Pro: Thank God Eric is there to save the day. Also, props to the sales person thinking for assuming Bill and Eric are gay vampires, which we now need a term for. Gamps? Gymps? Gaypire? It's a work in progress. Honestly if I didn't know Bill and Eric on a deep spiritual level would guess the same. But, more importantly, OMG new fancy pants haircut debuted:

New Haircuts, Old Whores And Good Old Fashioned Religious Sexual Tension Save True Blood

Pro: The Cut.

Con: The track jacket necklace-with-no-undershirt look. Are the wardrobe people trying to make him look like a total ass-hat?
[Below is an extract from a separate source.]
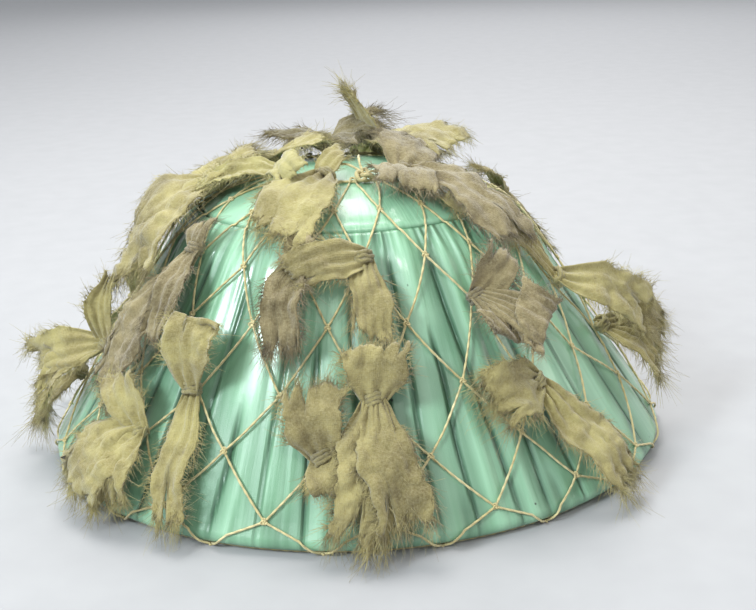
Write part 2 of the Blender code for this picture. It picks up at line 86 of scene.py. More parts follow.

Pro: Jason breaking the American flag over his knee and going ape shit on stage. The whole time I was screaming OMGBUFFYBUFFYBUFFY, only to have it reaffirmed minutes later. Enter angry Luke who calls Jason some kind of "Muslim Buffy with a dick," well played Luke, well played. I believe that this is the first direct Buffy reference on TB, correct me if I'm wrong.

Con: True Blood, trying to make me think they'll actually kill off Lafayette...again.

Con: Sookie crying in the car outside of Jessica's house. Apparently she felt the need to remind people that they had stopped paying attention her. It's always about you Sooks isn't it?

Pro: Jessica gets pissed and starts wailing on her father. Obvious, but a pro — because this will hopefully get Sookie in trouble.

Pro: Aaaaand it does! Bill saves the day and kicks Sookie out. Still think you're not one of "those couples"?